Otro publicista, Andy Bukowinski, director de filmaciones de Lowe, no se apura mucho cuando se le pregunta cuánto dura la vida útil de una (o un) modelo. “La vida puede ser ilimitada, pero es necesario para ello cambiarle la cara y la imagen periódicamente. Una modelo no puede standardizarse, ni dejarse arrastrar por un estilo personal que le resulte fácil o cómodo. Debe renovarse de cualquier forma, siempre, no importa la edad: también hacen falta abuelas para ciertos productos”. Cuando Andy comenzó su carrera de director, hace 7 años, no había modelos, apenas “chicas que hacían publicidad”, es decir, no profesionales. “Hace unos 5 años todo empezó a cambiar —recuerda Bukowinski—, desde que entraron en el mercado firmas extranjeras nuevas, con necesidades distintas”. Ahora, es común entre modelos la búsqueda de nuevos trabajos que reemplacen al actual en el momento del desgaste. La que más cuida ese aspecto es la justamente célebre Claudia Sánchez: actualmente filma El proyecto, bajo la dirección de Juan José Stagnaro y con Héctor Pellegrini como compañero de equipo; comparte con Federico Luppi un programa televisivo de ciencia-ficción con ribetes policiales, llamado Delante de la máscara; está contratada para hacer siete programas más de esa serie y se alejará cuando desaparezca su personaje.

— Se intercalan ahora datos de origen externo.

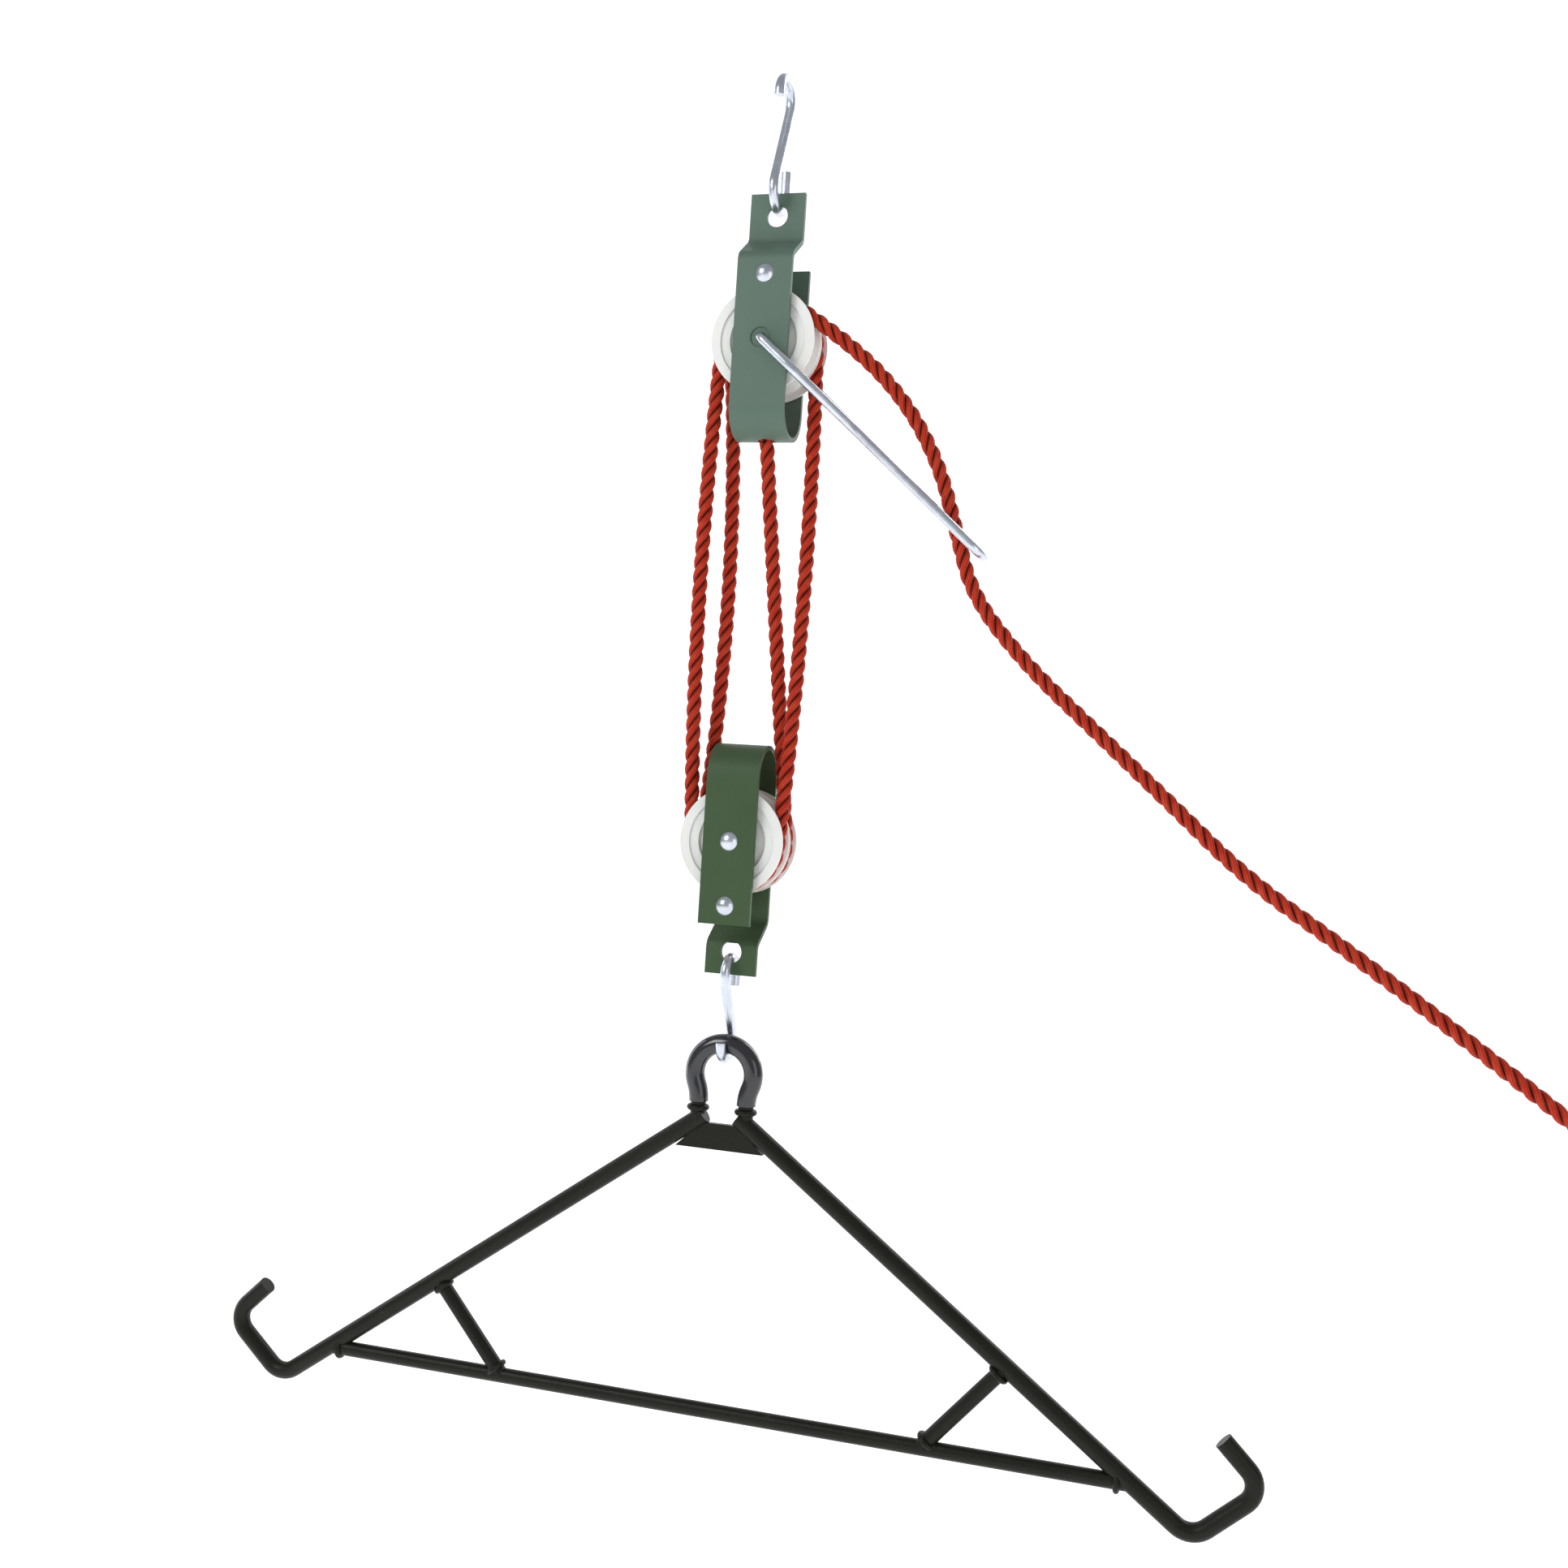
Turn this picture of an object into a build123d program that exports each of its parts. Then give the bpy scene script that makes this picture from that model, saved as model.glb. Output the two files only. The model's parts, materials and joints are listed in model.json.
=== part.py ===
from build123d import *
import math
import os

# A 4:1 rope hoist with a gambrel, hanging plumb. Millimetres, +Z up, +X along the gambrel, front at -Y.
# The origin is where the upper hook bears on whatever carries it: the inside top of its upper bend.

# Rope and reeving
ROPE_D = 9.5
ROPE_GAP = 0.35           # rope to sheave groove
FALL_GAP = 0.6            # between a fall's end and the rope that it runs on into
GROOVE_FLARE = 1.2        # how much wider a groove's half is at the rim
FALL_BOW = {"fall_1": 0.0, "fall_2": 8.5, "fall_3": 4.0, "fall_4": -5.0}  # slack, along +X
LEAVING_ANGLE = 58.0      # where the hauling line leaves its sheave, degrees above the horizontal

# Heights of the main features
UPPER_AXLE_Z = -162.0
LOWER_AXLE_Z = -470.0
EYE_SEAT_Z = -602.0       # underside of the eye's top, where the lower hook carries it

# S-hooks
HOOK_ROD_D = 6.35
UPPER_HOOK_R = 12.0       # centreline radii of the bends
LOWER_HOOK_R = 10.2
UPPER_HOOK_TIPS = (2.0, 16.0)   # straight ends after the top and the bottom bend
LOWER_HOOK_TIPS = (8.0, 0.5)
SEAT_GAP = 0.15

# Straps
STRAP_T = 3.0
UPPER_STRAP_W = 35.0
LOWER_STRAP_W = 33.0
STRAP_BEND_R = 6.0
CLOSED_END = 60.0         # axle to the outside of the closed end
TAB_HOLE_D = 13.5
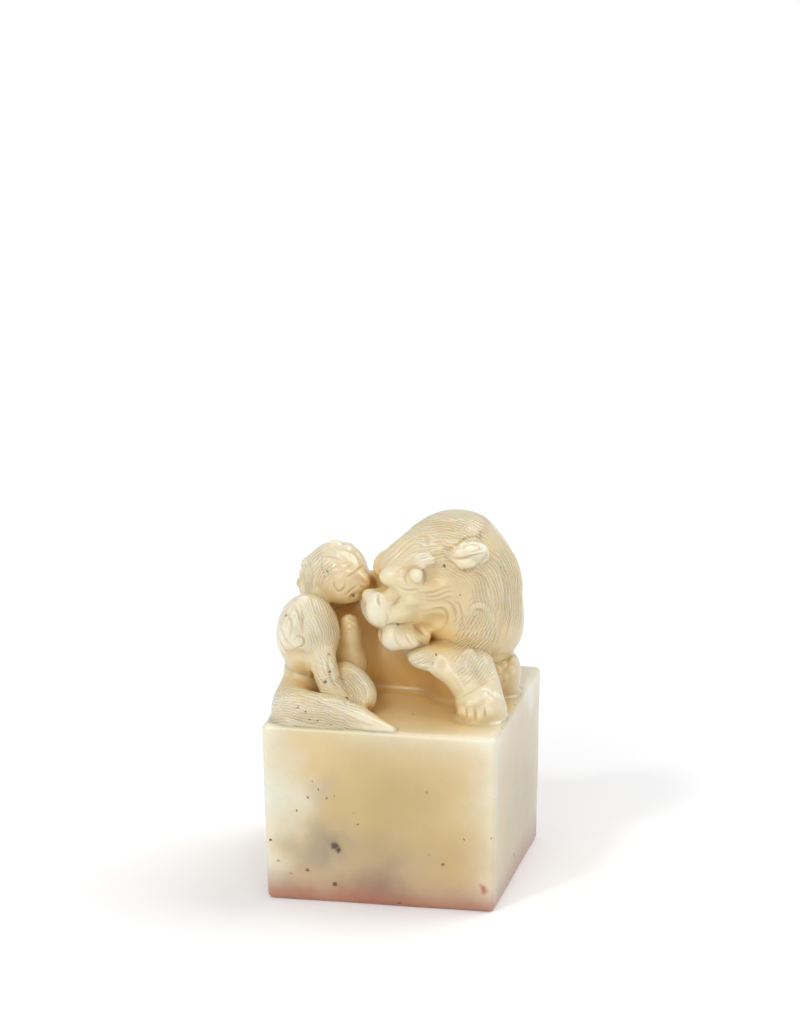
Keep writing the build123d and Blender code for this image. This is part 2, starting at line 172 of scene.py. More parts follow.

Aunque ya está un poco cansada de publicidad, y tiene ganas (y dotes) de dedicarse a otras cosas, lo cierto es que una reciente campaña de promoción le deparó un viaje de 30 días por Europa, con escalas en París, Costa Azul, Roma, Londres, Madrid. Fue un viaje plagado de anécdotas, y lo menos que les pasó fue que los creyeron miembros del equipo del director Roman Polanski, que los confundieran con franceses en Londres, italianos en París y norteamericanos en Roma, y que los suboficiales de la Guardia Imperial británica se atusaran los bigotes y pusieran caras en cuanto advirtieron que los estaban filmando. Claudia tiene 26 años, una hija de 7 y está casada con Nono Pugliese, hijo del ex ministro de Economía.
Otro que cuida el futuro es Ante Garmaz, un yugoslavo soltero de 40 años que se cotiza bastante bien: cerca de 150 mil pesos por filmación, 60 mil por un desfile de modas en el interior, 50 mil por una foto tomada en cinco minutos. Su casa es un departamento al 1000 de Charcas, en el que no se sabe qué mirar, si las estatuillas de marfil, las lámparas antiguas, las alfombras persas, o su colección de 50 trajes, 500 camisas, 2.000 corbatas. En realidad, y como él mismo explica, es un coleccionista de ropa. “Ser modelo y maniquí es una gran profesión; es increíble lo rápido y bien que se gana”. A pesar de eso, respalda su futuro con una fábrica de corbatas, que se venden luego a no menos de 2.500 pesos en 100 negocios distintos, y que amplía su séquito a 50 mujeres que ejecutan sus diseños, más varios vendedores, secretarias, un secretario privado y un chofer. No le va mal: para el próximo invierno se compró un sobretodo de astrakán valuado en 300 mil pesos; hace diez años era corredor de seguros y estudiante de ciencias económicas.
Cuando las actuales figuras publicitarias hayan dejado su puesto, y la corriente dominante en este momento —la publicidad erótica, audazmente sexy— deje lugar a otros estilos, el público aprenderá a admirar a otros ídolos, a entusiasmarse con otros impactos distintos de los actuales. Nadie sabe bien cuál será el recurso a que apelarán los publicistas en un futuro próximo, aunque el caso de los cigarrillos largos y caros parezca anunciar un auge del humor. Castro, por su parte, supone que el próximo ciclo será “una linda mezcla de lo humano y lo honesto, adherido a slogans del tipo Todos los productos son buenos. ¿Por qué no usa el nuestro?” De todos modos, lo mejor es cubrirse las espaldas, no confiar en una gloría momentánea que puede eclipsarse en cualquier momento. Los y las modelos lo saben bien, y por eso el Sindicato de los Exquisitos está integrado por personas preparadas para dar, en el momento oportuno, un golpe de timón en sus formas de vida. Ninguno lo explica más simple y llanamente que Eleodoro Lozzi: “Todo esto me divierte mucho, pero ser modelo me importa poco. Cuando me llaman voy, si no, no me preocupo. No me considero un profesional ni tengo representantes. Todo esto es una gran experiencia, pero en cuanto me reciba de arquitecto le diré un gran Chau a la publicidad”.